Thanks for this recipe, it’s a hit everywhere I go.
Thanks for the recipe. I tried this but it disintegrated in the pan. Ant ideas as to why?
Hi, Steve. Sorry to hear that. This often happens if you attempt to use canned chickpeas or if the oil gets too hot. There are some specific tips on this listed in the blogpost and in the recipe notes.
Just got back from a Persian eatery in London…one of the best Falafel makers . Too many just reheat yesterday’s batch ! Not this one.
I tried making my own several years ago but the lot melted in the pan. Your recipe looks perfect.
Thank you so much for sharing xx
I never leave comments, but I have to on this recipe. I am currently making my fourth round of falafel from this recipe. Follow it to a T and they’ll come out perfect every time. Thank you so much for the recipe! It is THE. BEST.
Awesome! Thanks, Shelby!
Wonderful falafel. It does take some planning but once you have it all mixed together it’s not a problem. I made a double batch and froze them. I brought some to another household and air-fried them (360f/15min). They turned out very crispy and nice. A Middle-Easterner gave his stamp of approval. My mother baked hers but found from frozen she needed to go up to 400 but she thoroughly enjoyed them. Canned chickpeas was always the mistake in the past but happy to have an authentic recipe for this crowd-pleasing vegetarian meal. I thoroughly enjoy all your recipes on here.
Thanks,
Tom
Thanks so much for sharing your feedback, Tom!
I love these falafel! I’ve made them a few times now and they work out every time and always impress. I recently got a nice batch of cilantro and I’m dying to make some falafel, but it’s proven difficult to get dried chickpeas… is it possible to substitute black beans or another bean? How would this work? Every black bean falafel recipe I’ve seen online uses pre-cooked black beans which is throwing me off, and I would like to use this recipe anyway!
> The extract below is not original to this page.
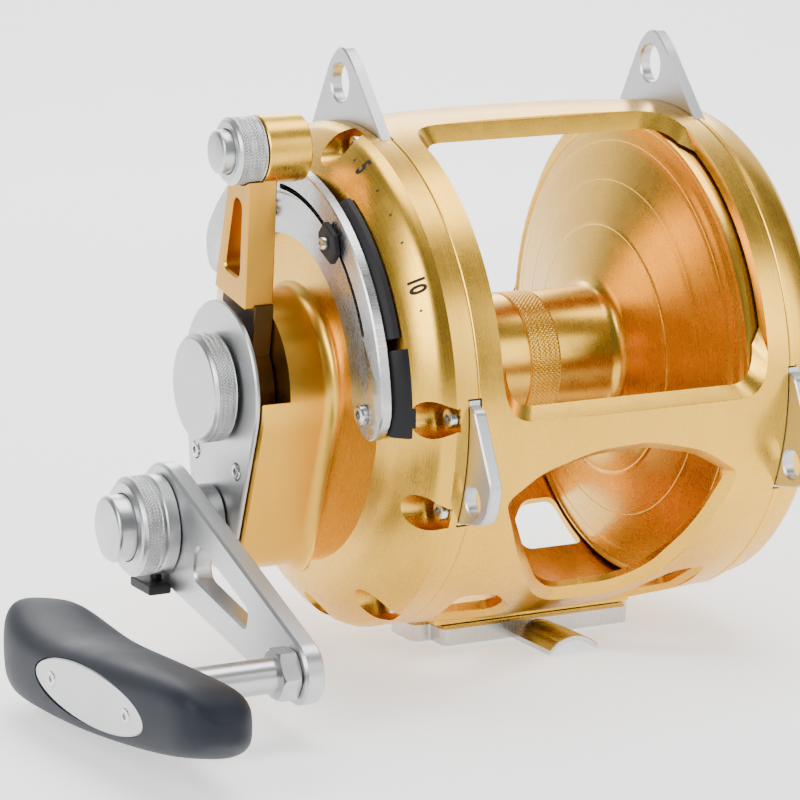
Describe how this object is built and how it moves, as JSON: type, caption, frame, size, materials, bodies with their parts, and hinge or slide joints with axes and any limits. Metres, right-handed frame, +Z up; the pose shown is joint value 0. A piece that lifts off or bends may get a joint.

Hi, Jenna! You could try dry split fava beans here. Just soak the beans overnight as indicated in the recipe and follow from there.
I did not have any success with this recipe. I found there was much too much fresh herbs which completly changed the colour and taste of the authentic falafel I’ve had in the past. I woukd definitely try it again but cut back on the fresh herbs and increase the dried one. Thank you
This recipe came out perfectly the first time and is now a staple in our house. Soaking the dried garbanzo beans is a critical part of this recipe and I cannot thank you enough for starting me on the right path. It would be incredibly frustrating to put in all of the prep time only too see the falafel balls disintegrate in the oil.
I am finding myself cooking more and more food from the mediterranean region. It is healthy food, not too hard to make, and tastes so much fresher than anything else. I do not eat meat/poultry and only a little seafood and it works for my dietary needs as well.
Thanks again for creating this website as a resource.
Rob
My pleasure, Rob! So glad you’re finding what you see here helpful!
If I wanted to freeze the mixture, do I add in the baking powder, then shape, then freeze? And do I need to defrost the patties before frying or can they go straight from freezer to hot oil?
Hello! Yes, add the baking powder, then shape, then freeze. When you’re ready, you can cook the patties right from frozen. Enjoy!
My husband has asked over and over for falafels, but since I wasn’t familiar with them I was scared to try. I found your recipe and watched the video, and they are awesome!! Hubby is thrilled and they are delicious, especially with your tahini sauce. Thank you so much!!
Yay! Glad the recipe worked out for you, Theresa!